On June 17, 2026, euglena Co., Ltd. hosted a briefing session for members of the media to introduce the company's research and development activities. The session covered three themes: the evolution of euglena's research organization, progress in paramylon research, and the company's first steps into disease-focused research.

A new phase for R&D from 2026

Two speakers took the stage. Kengo Suzuki (PhD in Agriculture, PhD in Medical Science), a co-founder of the company and widely known in Japan as "Dr. Midorimushi," has led euglena's research since its earliest days. He was joined by Taku Ogura, who joined euglena in 2026 as Executive Officer, Research and Development, and now heads the R&D organization.

To date, euglena's R&D has been built around a biological approach — the science of cultivating Euglena gracilis at scale. The next phase adds a second axis: chemistry. By layering chemical expertise onto that biological foundation, the company aims to create value across a considerably wider range of applications.

Both speakers emphasized keeping research and business tightly connected, and expanding external partnerships in order to accelerate the translation of research results into products and services in the real world.

Paramylon as a starting point

Paramylon — the β-1,3-glucan storage polysaccharide unique to Euglena — remains the core of the company's research portfolio.

Electron micrograph of paramylon (Photograph: Professor Shinichi Fukuoka, Aoyama Gakuin University)

Alongside the accumulated body of work behind existing applications in food and cosmetics, the briefing introduced further application possibilities now under investigation.

The most notable of these is chronic kidney disease (CKD). Suzuki framed CKD as a major and growing social challenge, and outlined where Euglena may have a role to play. The work is at a research stage today, and the company intends to advance verification in collaboration with corporate partners and medical institutions. It represents a deliberate step beyond euglena's traditional food and healthcare territory.
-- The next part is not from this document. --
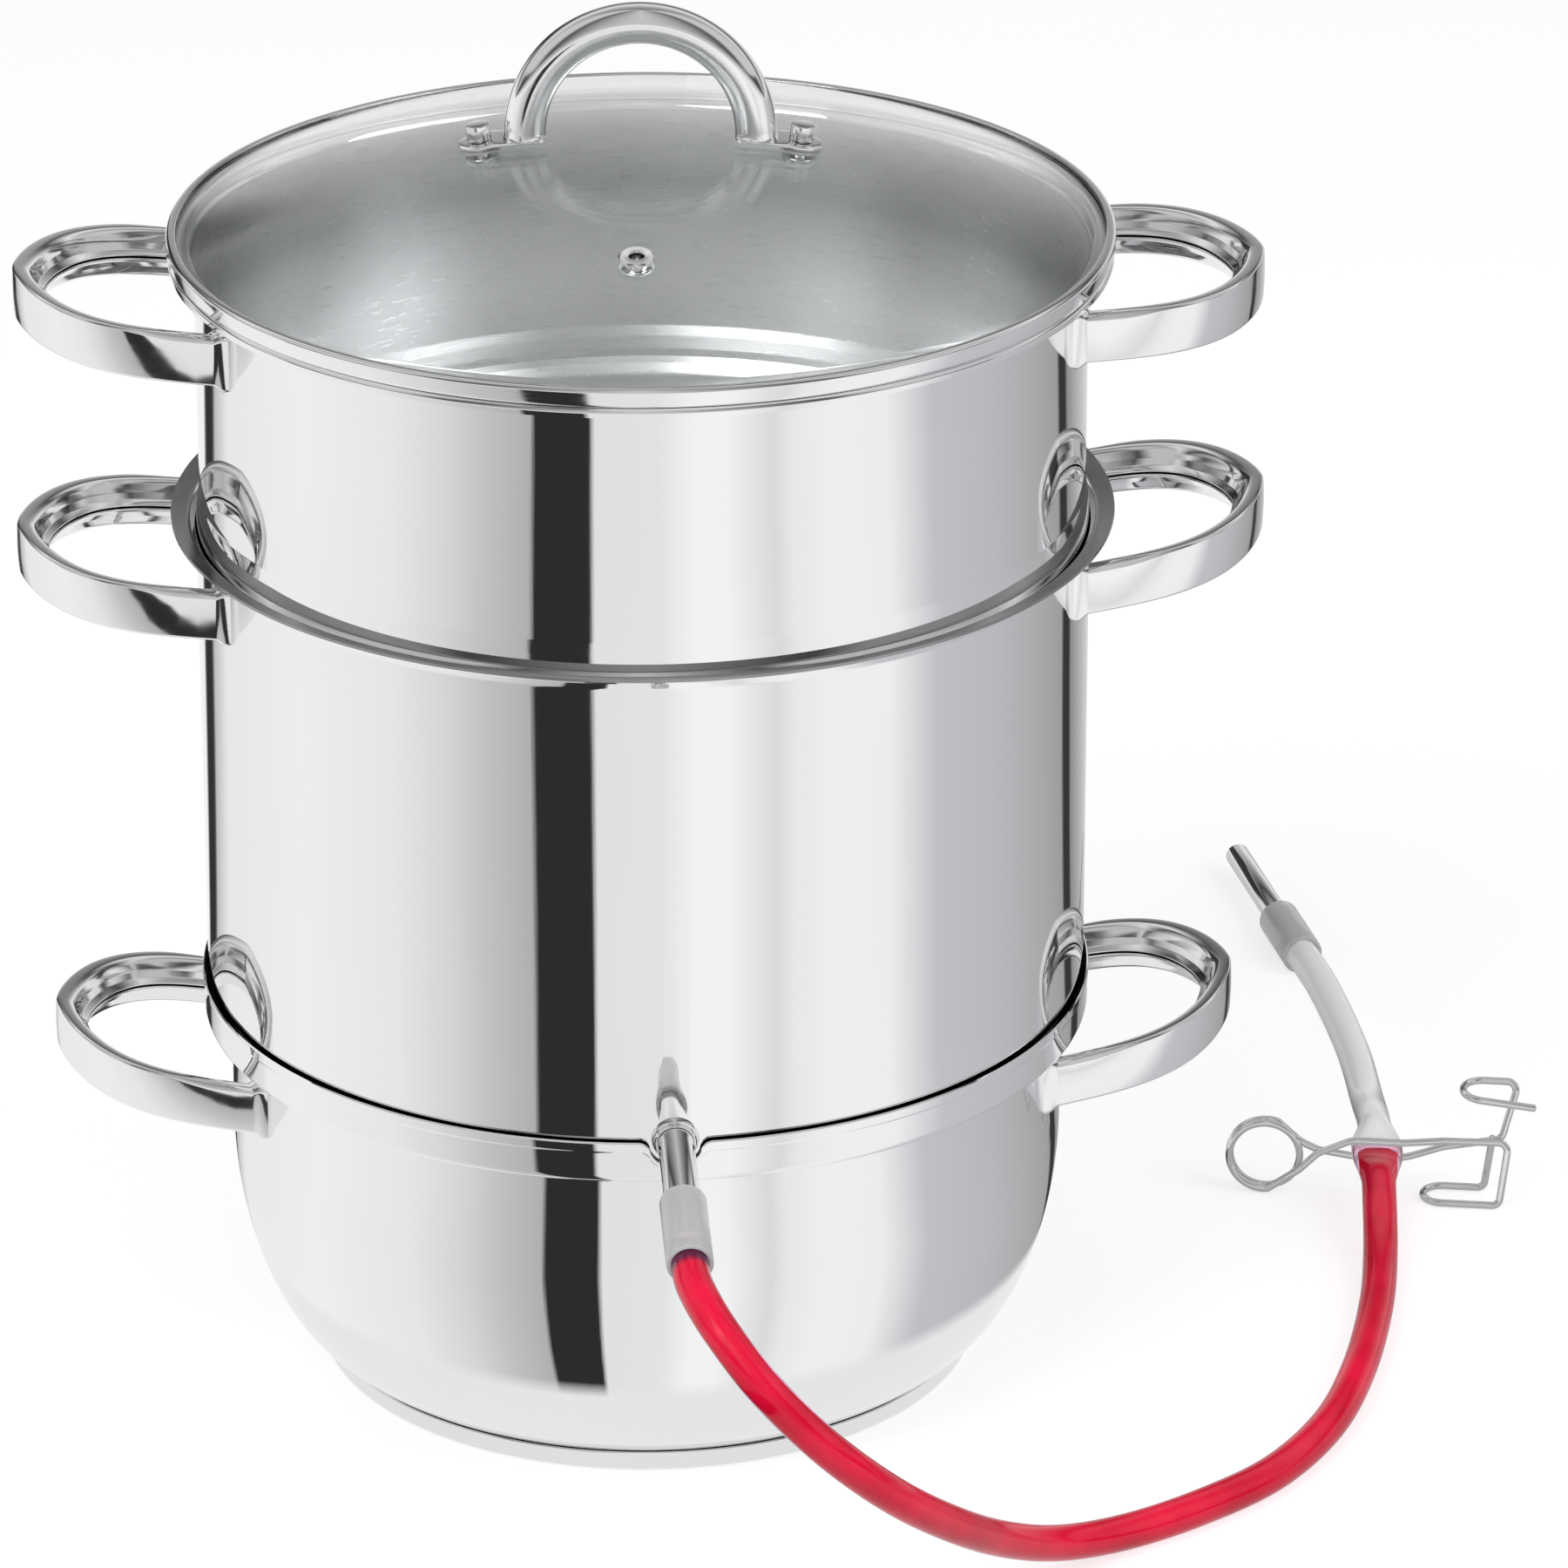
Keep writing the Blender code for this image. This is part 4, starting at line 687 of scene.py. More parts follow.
def juice_red():
    """The juice in the bore, seen through the hose: a deep red, with slow streaks of pinker red. A
    darker purple where it meets the spout, about as far as the sleeve covers it, is painted shade
    under the sleeve."""
    material, tree, where, out = new_material("juice_red")
    red = node(tree, "ShaderNodeValToRGB", {"Fac": mottle(tree, where, 45.0, 3.0, 0.5)})
    reds = (0.35, (0.54, 0.006, 0.040)), (0.70, (0.76, 0.012, 0.070))
    for stop, (share, colour) in zip(red.color_ramp.elements, reds):
        stop.position = share
        stop.color = (*colour, 1.0)
    # Within about a centimetre of the spout the juice is painted darker: painted shade where the sleeve
    # covers the hose.
    from_spout = node(tree, "ShaderNodeVectorMath", {0: where, 1: HOSE_ROUTE[0]}, operation="DISTANCE")
    dark = ranged(tree, from_spout.outputs["Value"], (0.0095, 0.0125), (1.0, 0.0))
    shader = node(tree, "ShaderNodeBsdfPrincipled", {
        "Base Color": colour_between(tree, dark, red.outputs[0], (0.10, 0.012, 0.06)),
        "Roughness": 0.50, "IOR": 1.36, "Specular IOR Level": 0.0,
    })
    tree.links.new(shader.outputs[0], out)
    return material


def joined(name, *meshes):
    """Separate closed shells as one mesh, each with the material of its own number."""
    shape = bmesh.new()
    for number, mesh in enumerate(meshes):
        count = len(shape.faces)
        shape.from_mesh(mesh)
        shape.faces.ensure_lookup_table()
        for face in shape.faces[count:]:
            face.material_index = number
    together = bpy.data.meshes.new(name)
    shape.to_mesh(together)
    shape.free()
    together.shade_smooth()
    return together


hose = fitted(
    "silicone_hose", joined("silicone_hose", hose_mesh, juice_mesh), hose_silicone(), "kettle",
    "juice_hose", "hose_from_spout", "hose_pinched_part", "hose_to_nozzle",
)
hose.data.materials.append(juice_red())
hose.visible_glossy = False


# Filling nozzle. A thin steel tube, both ends deburred, pushed into a stepped soft sleeve that
# grips the hose's far end.
def end_place():
    """Frame at the hose's far end: Z along the level direction of its last stretch."""
    run = HOSE_ROUTE[-1] - HOSE_ROUTE[-2]
    run[2] = 0.0
    run /= np.linalg.norm(run)
    place = np.eye(4)
    place[:3, 2] = run
    place[:3, 1] = (0.0, 0.0, 1.0)
    place[:3, 0] = np.cross(place[:3, 1], run)
    place[:3, 3] = HOSE_ROUTE[-1]
    return place


nozzle_sleeve_profile = rounded([
    (SLEEVE_RADIUS, 0.0220, 0.0006), (SLEEVE_RADIUS, -0.0080, 0.0006),
    (0.0056, -0.0080, 0.0002), (0.0056, 0.0003, 0.0), (0.0042, 0.0003, 0.0),
    (0.0042, 0.0220, 0.0002),
], steps=4, closed=True)
nozzle_sleeve = fitted(
    "nozzle_soft_sleeve", turned("nozzle_soft_sleeve", nozzle_sleeve_profile, 64, end_place()),
    sleeve_silicone, "kettle", "frosted_sleeve", "nozzle_sleeve",
)
NOZZLE_RADIUS = 0.0040
NOZZLE_BORE = NOZZLE_RADIUS - PIPE_WALL
nozzle_profile = rounded([
    (NOZZLE_RADIUS, 0.0040, 0.0003), (NOZZLE_RADIUS, 0.0760, 0.0003),
    (NOZZLE_BORE, 0.0760, 0.0003), (NOZZLE_BORE, 0.0040, 0.0003),
], steps=3, closed=True)
nozzle_steel = steel(
    "nozzle_steel", grain=(400.0, 30.0, 400.0), grain_depth=0.000004, gloss=(0.04, 0.09),
)
nozzle = fitted("nozzle_pipe", turned("nozzle_pipe", nozzle_profile, 64, end_place()), nozzle_steel,
                "kettle", "polished_steel", "filling_nozzle")


# Pinch clamp. One polished spring wire: a coil of a turn and a half, two arms that cross and squeeze
# the hose between them, and a finger loop bent at the end of each. Squeezing the loops opens it.
WIRE = 0.00115
WIRE_SIDES = 18
SLANT = (0.3, -0.7, 0.65)
COIL = 0.01095
COIL_HALF = 0.0021
COIL_Z = WIRE + COIL
CLAMP_TURN = math.radians(-11.0)
CLAMP_PLACE = (0.19764, 0.07668, 0.0)
wire_steel = steel(
    "wire_steel", grain=(200.0, 200.0, 200.0), grain_depth=0.000003, gloss=(0.08, 0.16),
    tone=(0.90, 0.90, 0.905), worn=(0.84, 0.84, 0.85),
)


def turned_place(angle, middle=(0.0, 0.0, 0.0)):
    """Frame turned about Z by an angle, and set on a point."""
    place = np.eye(4)
    place[:2, :2] = [[math.cos(angle), -math.sin(angle)], [math.sin(angle), math.cos(angle)]]
    place[:3, 3] = middle
    return place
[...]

"Multi-stage utilization": using one material completely

Ogura then presented what he described as a defining characteristic of euglena's R&D — the concept of the "New Euglena 5F," or using a single raw material across multiple stages of value.

Euglena is not limited to food and supplements. The same biomass can be directed toward cosmetic ingredients, fertilizer, and biofuel. Extracting several distinct forms of value from one feedstock allows resource efficiency and business expansion to advance together rather than in tension.

The presentation also walked through the underlying biology: how Euglena cells synthesize paramylon and wax esters, and how those pathways set the boundaries of what the biomass can become.

Biology × chemistry: the new axis

Ogura closed with the keyword he sees defining euglena's next chapter — the fusion of biology and chemistry.

Drawing on his own specialty in interface (surface) chemistry, he explained how that discipline could improve the absorption of nutrients, stabilize product quality, and refine taste and aroma — each of which translates directly into product value.

Layering chemical knowledge onto a research base that has been biological for two decades makes expansion into food, cosmetics, and fuel more realistic in parallel, and opens the door to value creation that is not simply an extension of what came before.

Building on more than twenty years of research, euglena will continue to pursue solutions to societal challenges under this new R&D structure.